Amnyi Trulchung Rinpoche exuded an extraordinary sense of this inter-being in so many ways and a sort of fearless dynamic courage that has enabled him to meet some of the challenges that life had thrown at him. He eventually got his New Zealand citizenship, but he is back in China now.   Called back to help his community at Junyong meet the many challenges that face them as they are integrated into the rapidly modernising Chinese world. Internet cafes now exist in distant village outposts across the Tibetan plateau. Mandarin Chinese has become the lingua franca of their world, just as English is the lingua franca for Aboriginal and Torres Strait Islander citizens of Australia. Like our indigenous peoples, Tibetans too suffer from racism and assumptions of cultural superiority by the dominant and ruling Han Chinese culture.

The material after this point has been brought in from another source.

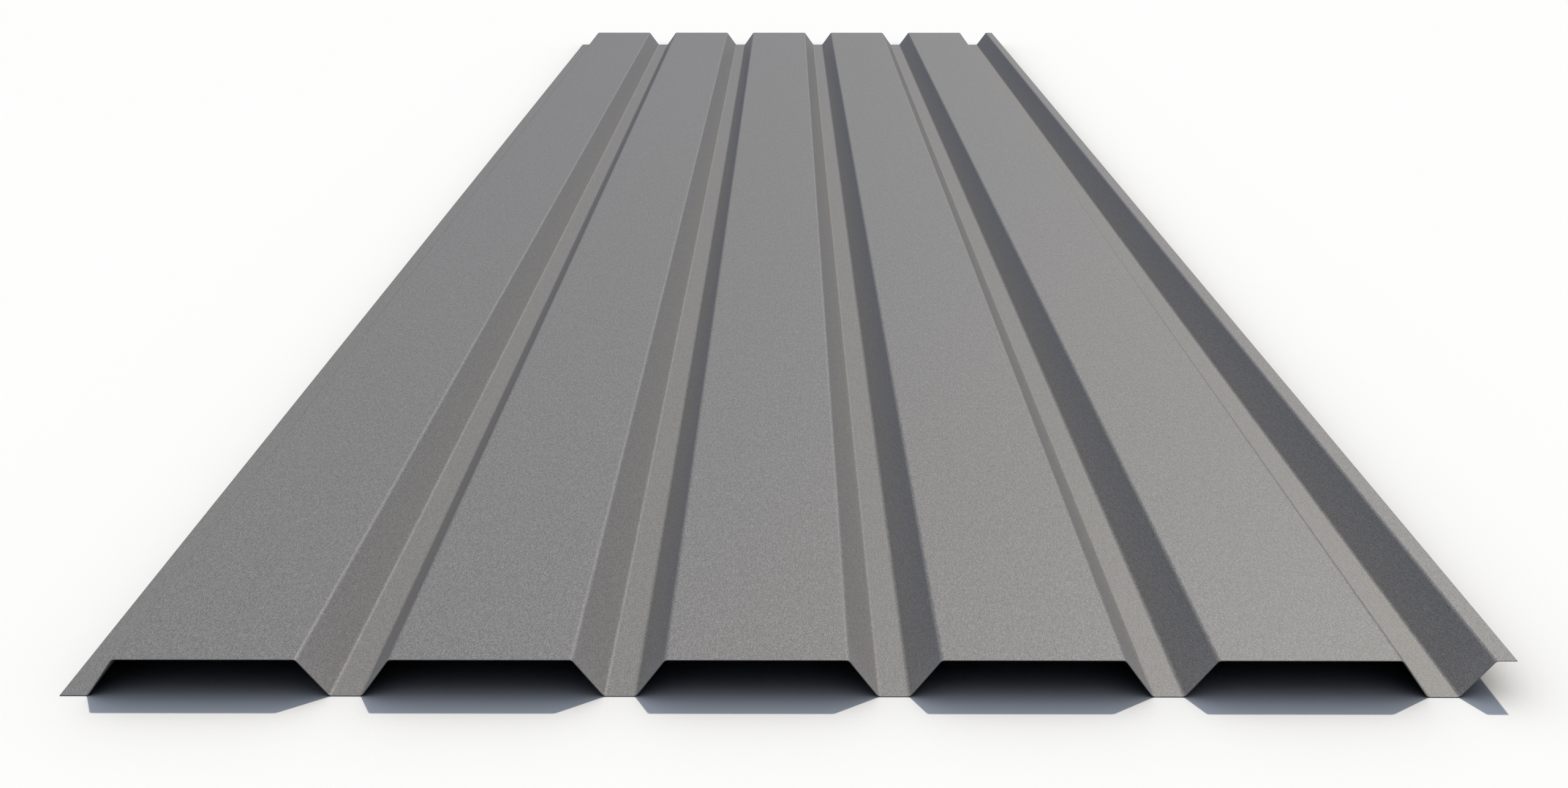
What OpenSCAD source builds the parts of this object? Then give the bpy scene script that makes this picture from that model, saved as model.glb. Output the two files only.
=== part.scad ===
// Trapezoidal profiled metal sheet, lying with its wide crowns up.
// X runs across the ribs, Y along them and +Z up. The sheet is centred on X and Y,
// and the undersides of its valleys are at Z = 0. Sizes are in millimetres.

/* [Sheet] */
// Length along the ribs
sheet_length = 3200; // [500:10:6000]
// Thickness of the metal with its coating
thickness = 0.63; // [0.4:0.01:1.5]

/* [Ribs] */
// Number of raised ribs
ribs = 5; // [1:1:8]
// Distance from one rib to the next, so ribs times pitch is the cover width
pitch = 207; // [190:1:300]
// Height from the underside of a valley to the top of a crown
profile_height = 32; // [15:0.5:50]
// Width of a crown between the corners that its bends round off
crown_width = 137.4; // [60:0.1:145]
// Width of a valley between the corners that its bends round off
valley_width = 24; // [16:0.1:40]
// Radius on the inside of every bend
bend_radius = 3.8; // [1:0.1:5]

/* [Side laps] */
// Width of the flat lip at floor level, on the left side
lower_lip = 21; // [8:0.5:60]
// Width of the flat lip at crown level, on the right side
upper_lip = 15.5; // [8:0.5:60]

/* [Hidden] */
// Straight pieces that stand for one bend's arc
bend_steps = 6;

// The mid-line runs halfway through the metal, from level 0 in a valley to rise on a crown.
rise = profile_height - thickness;
flank_run = (pitch - crown_width - valley_width) / 2;
flank_angle = atan2(rise, flank_run);
mid_radius = bend_radius + thickness / 2;
// Distance from a sharp corner to where its bend begins
setback = mid_radius * tan(flank_angle / 2);

// Corners of the mid-line, with the first flank starting at X = 0
last_flank_foot = ribs * pitch;
left_edge = -lower_lip;
right_edge = last_flank_foot + flank_run + upper_lip;

// Points of one bend's arc, from one angle to another. The metal's two faces share the
// bend's centre, so the thickness stays the same round the bend.
function bend(centre, radius, from, to) = [
    for (step = [0 : bend_steps])
        let (angle = from + (to - from) * step / bend_steps)
            centre + radius * [cos(angle), sin(angle)]
];

// Bends on the face that lies out above the mid-line, or -out below it. A foot curves
// upwards, with its centre over the metal, and a shoulder curves over, with it beneath.
function rising_foot(x, out) =
    bend([x - setback, mid_radius], mid_radius - out, -90, -90 + flank_angle);

function rising_shoulder(x, out) =
    bend([x + setback, rise - mid_radius], mid_radius + out, 90 + flank_angle, 90);

function falling_shoulder(x, out) =
    bend([x - setback, rise - mid_radius], mid_radius + out, 90, 90 - flank_angle);

function falling_foot(x, out) =
    bend([x + setback, mid_radius], mid_radius - out, -90 - flank_angle, -90);

// A whole rib: up one flank, over the crown and down the other flank
function rib(x, out) = concat(
    rising_foot(x, out),
    rising_shoulder(x + flank_run, out),
    falling_shoulder(x + flank_run + crown_width, out),
    falling_foot(x + 2 * flank_run + crown_width, out)
);

// One face of the metal from the left edge to the right one
function face(out) = concat(
    [[left_edge, out]],
    [for (i = [0 : ribs - 1]) each rib(i * pitch, out)],
    rising_foot(last_flank_foot, out),
    rising_shoulder(last_flank_foot + flank_run, out),
    [[right_edge, rise + out]]
);

function backwards(points) = [for (i = [len(points) - 1 : -1 : 0]) points[i]];

// The cross-section, between the upper face and the lower one
module section() {
    polygon(concat(face(thickness / 2), backwards(face(-thickness / 2))));
}

module profiled_sheet() {
    color("#7f7d7c")
        translate([-(left_edge + right_edge) / 2, 0, thickness / 2])
            rotate([90, 0, 0])
                linear_extrude(height = sheet_length, center = true)
                    section();
}

profiled_sheet();
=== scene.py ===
"""Looks of a trapezoidal profiled sheet, coated in a matt grey with a fine grain."""

import math

import bmesh
import bpy
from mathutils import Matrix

# Colours of the weather face, the backing face and the cut edges
WEATHER_GREY = (0.211, 0.206, 0.205, 1)
BACKING_GREY = (0.30, 0.30, 0.305, 1)
CUT_STEEL = (0.12, 0.12, 0.125, 1)

# The normal of a cut edge points up or down by less than this share of its length
CUT_NORMAL = 0.2

# How widely the coating scatters its gloss, and how strong that gloss is
COAT_ROUGHNESS = 0.5
COAT_SPECULAR = 0.4

# Grain of the coating, in two layers, fine specks and larger lumps: the size and the height
# of their spots in metres, and how many times longer they are along the sheet than across it
FINE_SIZE = 0.0007
FINE_STRETCH = 2
FINE_HEIGHT = 0.00007
LUMP_SIZE = 0.002
LUMP_STRETCH = 3.5
LUMP_HEIGHT = 0.00007

# Share of the lumps in the grain's colour, its contrast, and how fast the contrast falls
# with a face's slope
LUMP_SHARE = 0.2
GRAIN_CONTRAST = 1.25
SLOPE_FADE = 0.15

# Mean of a noise and of its square, taken off so that the grain keeps the mean colour
MEAN_NOISE = 0.5
MEAN_SPECK = 0.27

# The camera stands in front of the near end and looks down along the ribs. Its place is in
# metres and its angles are in degrees.
CAMERA_PLACE = (0.00205, -2.6048, 0.6375)
CAMERA_DOWN = 21.328
CAMERA_TURN = 0.132
LENS_MM = 35.54

# Sunlight from behind the far end and from the right, with its angles in degrees
SUN_ELEVATION = 51
SUN_AZIMUTH = 26
SUN_SPREAD = 2
SUN_COLOUR = (1.0, 0.94, 0.825)
SUN_STRENGTH = 2.83

# A soft sky, which darkens towards the horizon and behind the camera
SKY_OVERHEAD = (0.52, 0.57, 0.635, 1)
SKY_LOW = (0.0, 0.03, 0.155, 1)
SKY_DIM_BEHIND = 0.4

# The floor, with its radius in metres
FLOOR_WHITE = (0.97, 0.97, 0.97, 1)
FLOOR_RADIUS = 800

# The painted soft shade on the floor round the sheet, put into the floor's colour: its colour
# where it is deepest, how far from
#  the sheet it reaches in metres, and how quickly it deepens
FLOOR_SHADE = (0, 0, 0, 1)
CONTACT_REACH = 0.3
CONTACT_DEPTH = 1.1


class Nodes:
    """Adds nodes to one node tree, and joins them by value or by link."""

    def __init__(self, tree):
        self.tree = tree
        tree.nodes.clear()

    def add(self, kind, inputs=None, **settings):
        node = self.tree.nodes.new(kind)
        for name, value in settings.items():
            setattr(node, name, value)
        for name, value in (inputs or {}).items():
            self.feed(node.inputs[name], value)
        return node

    def feed(self, socket, value):
        if isinstance(value, bpy.types.NodeSocket):
            self.tree.links.new(value, socket)
        else:
            socket.default_value = value

    def maths(self, operation, *values):
        node = self.add("ShaderNodeMath", operation=operation)
        for socket, value in zip(node.inputs, values):
            self.feed(socket, value)
        return node.outputs[0]

    def blend(self, factor, first, second):
        node = self.add("ShaderNodeMix", data_type="RGBA")
        self.feed(node.inputs["Factor"], factor)
        self.feed(node.inputs["A"], first)
        self.feed(node.inputs["B"], second)
        return node.outputs["Result"]


def stretched_noise(nodes, place, size, stretch):
    """Smooth noise whose spots are longer along the sheet than across it."""
    scaled = nodes.add("ShaderNodeMapping", {"Vector": place, "Scale": (1, 1 / stretch, 1)})
    noise = nodes.add("ShaderNodeTexNoise", {"Vector": scaled.outputs[0], "Detail": 0.0,
                                             "Scale": 1 / size})
    return noise.outputs["Fac"]


def coat_colour(nodes, upward):
    """Grey on the weather face, lighter on the backing face, and bare steel on the cut edges."""
    is_weather = nodes.maths("GREATER_THAN", upward, CUT_NORMAL)
    is_backing = nodes.maths("LESS_THAN", upward, -CUT_NORMAL)
    is_coated = nodes.maths("ADD", is_weather, is_backing)
    colour = nodes.blend(is_weather, BACKING_GREY, WEATHER_GREY)
    return nodes.blend(is_coated, CUT_STEEL, colour)


def coated_steel():
    """The coating, grained all over, with bare steel showing along the cut edges."""
    material = bpy.data.materials.new("grey_coated_steel")
    material.use_nodes = True
    nodes = Nodes(material.node_tree)
    texture_place = nodes.add("ShaderNodeTexCoord")
    normal = nodes.add("ShaderNodeSeparateXYZ", {"Vector": texture_place.outputs["Normal"]})
    upward = normal.outputs["Z"]
    colour = coat_colour(nodes, upward)

    # Bright specks come from squaring the fine noise
    place = texture_place.outputs["Object"]
    fine = stretched_noise(nodes, place, FINE_SIZE, FINE_STRETCH)
    lumps = stretched_noise(nodes, place, LUMP_SIZE, LUMP_STRETCH)
    specks = nodes.maths("MULTIPLY", fine, fine)
    height = nodes.maths("MULTIPLY", specks, FINE_HEIGHT)
    height = nodes.maths("MULTIPLY_ADD", lumps, LUMP_HEIGHT, height)

    grain = nodes.maths("MULTIPLY_ADD", lumps, LUMP_SHARE, specks)
    centred = nodes.maths("SUBTRACT", grain, MEAN_SPECK + MEAN_NOISE * LUMP_SHARE)
    level = nodes.maths("MULTIPLY", upward, upward)
    contrast = nodes.maths("MULTIPLY", nodes.maths("POWER", level, SLOPE_FADE), GRAIN_CONTRAST)
    shade = nodes.maths("MULTIPLY_ADD", centred, contrast, 1)
    shaded = nodes.add("ShaderNodeVectorMath", {0: colour, 1: shade}, operation="MULTIPLY")

    bump = nodes.add("ShaderNodeBump", {"Height": height, "Strength": 1.0, "Distance": 1.0})
    skin = nodes.add("ShaderNodeBsdfPrincipled", {"Base Color": shaded.outputs[0],
                                                  "Roughness": COAT_ROUGHNESS,
                                                  "Specular IOR Level": COAT_SPECULAR,
                                                  "Normal": bump.outputs["Normal"]})
    nodes.add("ShaderNodeOutputMaterial", {"Surface": skin.outputs["BSDF"]})
    return material


def floor_with_painted_shade():
    """A white with painted shade, which darkens it softly close to the sheet."""
    material = bpy.data.materials.new("floor_with_painted_shade")
    material.use_nodes = True
    nodes = Nodes(material.node_tree)
    # Painted shade: ambient occlusion blends the floor's colour towards black near the sheet
    painted_contact_shade = nodes.add("ShaderNodeAmbientOcclusion", {"Distance": CONTACT_REACH})
    open_share = nodes.maths("POWER", painted_contact_shade.outputs["AO"], CONTACT_DEPTH)
    colour = nodes.blend(open_share, FLOOR_SHADE, FLOOR_WHITE)
    skin = nodes.add("ShaderNodeBsdfDiffuse", {"Color": colour})
    nodes.add("ShaderNodeOutputMaterial", {"Surface": skin.outputs["BSDF"]})
    return material


def floor():
    """One huge triangle, so that no seam between faces crosses the view."""
    shape = bmesh.new()
    bmesh.ops.create_circle(shape, cap_ends=True, segments=3, radius=FLOOR_RADIUS)
    mesh = bpy.data.meshes.new("floor")
    shape.to_mesh(mesh)
    shape.free()
    mesh.materials.append(floor_with_painted_shade())
    piece = bpy.data.objects.new("floor", mesh)
    bpy.context.scene.collection.objects.link(piece)


def sky():
    world = bpy.data.worlds.new("sky")
    world.use_nodes = True
    nodes = Nodes(world.node_tree)
    direction = nodes.add("ShaderNodeTexCoord").outputs["Generated"]
    parts = nodes.add("ShaderNodeSeparateXYZ", {"Vector": direction})
    colour = nodes.blend(parts.outputs["Z"], SKY_LOW, SKY_OVERHEAD)
    behind = nodes.maths("MINIMUM", parts.outputs["Y"], 0)
    strength = nodes.maths("MULTIPLY_ADD", behind, SKY_DIM_BEHIND, 1)
    light = nodes.add("ShaderNodeBackground", {"Color": colour, "Strength": strength})
    nodes.add("ShaderNodeOutputWorld", {"Surface": light.outputs[0]})
    bpy.context.scene.world = world


def sun():
    lamp = bpy.data.lights.new("sun", "SUN")
    lamp.energy = SUN_STRENGTH
    lamp.color = SUN_COLOUR
    lamp.angle = math.radians(SUN_SPREAD)
    piece = bpy.data.objects.new("sun", lamp)
    piece.rotation_euler = (math.radians(90 - SUN_ELEVATION), 0, math.radians(180 - SUN_AZIMUTH))
    bpy.context.scene.collection.objects.link(piece)


def camera():
    lens = bpy.data.cameras.new("camera")
    lens.lens = LENS_MM
    lens.clip_end = 2 * FLOOR_RADIUS
    piece = bpy.data.objects.new("camera", lens)
    piece.location = CAMERA_PLACE
    piece.rotation_euler = (math.radians(90 - CAMERA_DOWN), 0, math.radians(CAMERA_TURN))
    bpy.context.scene.collection.objects.link(piece)
    bpy.context.scene.camera = piece


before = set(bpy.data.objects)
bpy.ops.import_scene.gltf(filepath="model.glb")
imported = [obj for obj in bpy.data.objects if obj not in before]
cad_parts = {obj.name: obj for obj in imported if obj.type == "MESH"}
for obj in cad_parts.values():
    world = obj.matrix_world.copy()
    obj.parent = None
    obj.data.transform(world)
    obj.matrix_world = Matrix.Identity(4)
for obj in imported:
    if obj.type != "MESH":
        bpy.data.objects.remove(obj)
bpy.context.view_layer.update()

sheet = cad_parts["profiled_sheet"]
sheet.data.materials.clear()
sheet.data.materials.append(coated_steel())

floor()
sky()
sun()
camera()
bpy.context.scene.view_settings.view_transform = "Standard"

Like Australia, China also struggles with how to develop harmonious relationships in a multicultural society rent by vast differences in wealth, cultural values, religion, identity and opportunity. And as for the country and sacred sites of Australia’s indigenous peoples, Tibet has also become a centre of internal Chinese tourism as its people seek to escape the crowded cities and the manic competitiveness for survival of modern capitalist culture, in search of an ephemeral taste of the wild.  I remember when I visited Tibet with Amnyi Trulchung Rinpoche in 2004, Keith and I, and a couple of friends, hired a car with driver to take the road south over the border to Kathmandu.  At the border we met a young Chinese engineer who had thrown in his job and had cycled from Shanghai across the Tibetan plateau, and was now on his way down to Kathmandu.  Down and down we plunged on winding, precipitous roads besides cascading waterfalls and lush green jungle—such a marked contrast to the arid landscape of the mountain pass where we too called out ‘la gyal lo’, victory to the gods, as we farewelled Tibet.